Some customers use multiple channels to communicate with the firm, including email and chat. Tuft & Needle needs records of all previous communications so that customer service representatives have access to that information. If a customer e-mails a question that is not answered to their satisfaction, the customer service representative needs to know what the customer asked and was told previously.
The Talkdesk system keeps communications from all channels in an integrated environment so that customer service representatives can access all the necessary information.
Another benefit is that the Talkdesk system has a good deal of flexibility. If the company experiences a sudden surge in calls, an employee who has been assigned to answer emails can transition in seconds to answer phone calls. In addition to the online operation, Tuft & Needle has stores in Phoenix and San Francisco. Employees in those stores can answer calls if the system becomes really busy.
Tuft & Needle’s goal is to answer all calls after two rings or sooner.
Talkdesk’s advanced analytical tools were critical to Tuft & Needle as well. “We can look at what kinds of questions are being asked,” Maridou says. Then, for example, if the company finds certain questions are being repeatedly asked, it can clarify the information on its website to reduce the volume of calls around that issue.
“We like to stay as proactive as possible rather than reactive,” he says.

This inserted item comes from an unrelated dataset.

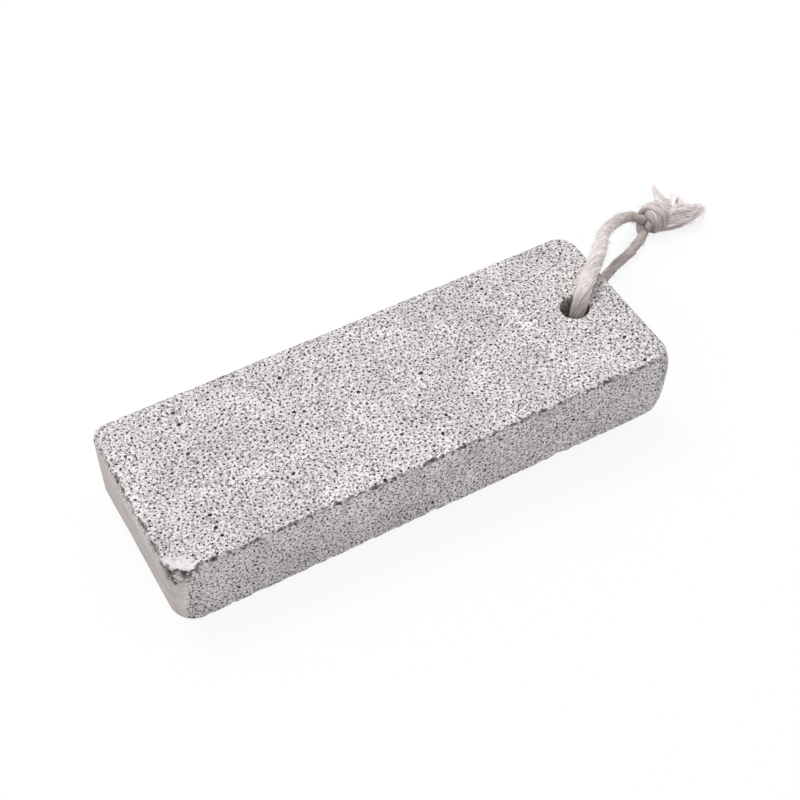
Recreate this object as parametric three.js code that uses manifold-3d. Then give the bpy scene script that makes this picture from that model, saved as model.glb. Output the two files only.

For the near future, Tuft & Needle wants to integrate customer profiles with the call center so that representatives have a lot of information about the customer’s history with the company, and that information can immediately appear on their screen when customers call.
Tuft & Needle’s use of Talkdesk is reflective of the change in how many companies are providing call center service, says Kaan Ersun, Talkdesk’s vice president of marketing. “There have been a lot of changes in how retailers are providing customer service, including the use of mobile phones. They need calls routed to a number of locations so that they can be answered in a timely matter,” he says.
While there are a number of systems that offer cloud-based, real-time call center technology, Ersun says they are typically only affordable to very large retail chains. Talkdesk has been able to adapt its system to handle the needs of both large chains and smaller companies like Tuft & Needle and still be affordable to the smaller firms.
Retailers see a number of benefits with using a cloud-based system, including the ability to integrate to their customer relationship management systems, Ersun says. That allows customer service representatives to keep track of orders and provide useful data to the sales team when customers call in. That allows them, for example, to up-sell or cross-sell products to customers when they call in.
Additionally, having information about customers’ prior interactions with a retailer avoids wasted time. “If a customer service representative has previously suggested an answer to a posed problem and the suggestion didn’t work, they don’t suggest it again,” Ersun says. “You get a faster resolution to the problem.”
Talkdesk is finding more retailers are moving to operations such as Tuft & Needle’s where employees work remotely and need calls routed to their home or cell phones. One online printing company offers 24-hour customer support where agents can work from home. In some cases, customer service agents can be running errands and still answer calls, Ersun says.
Another feature that many retailers like is that if a call is dropped — something that is more common with cell phones — the system recognizes the customers’ phone number and can send them to their original agent so that the customer does not have to start explaining their situation all over again to a new agent.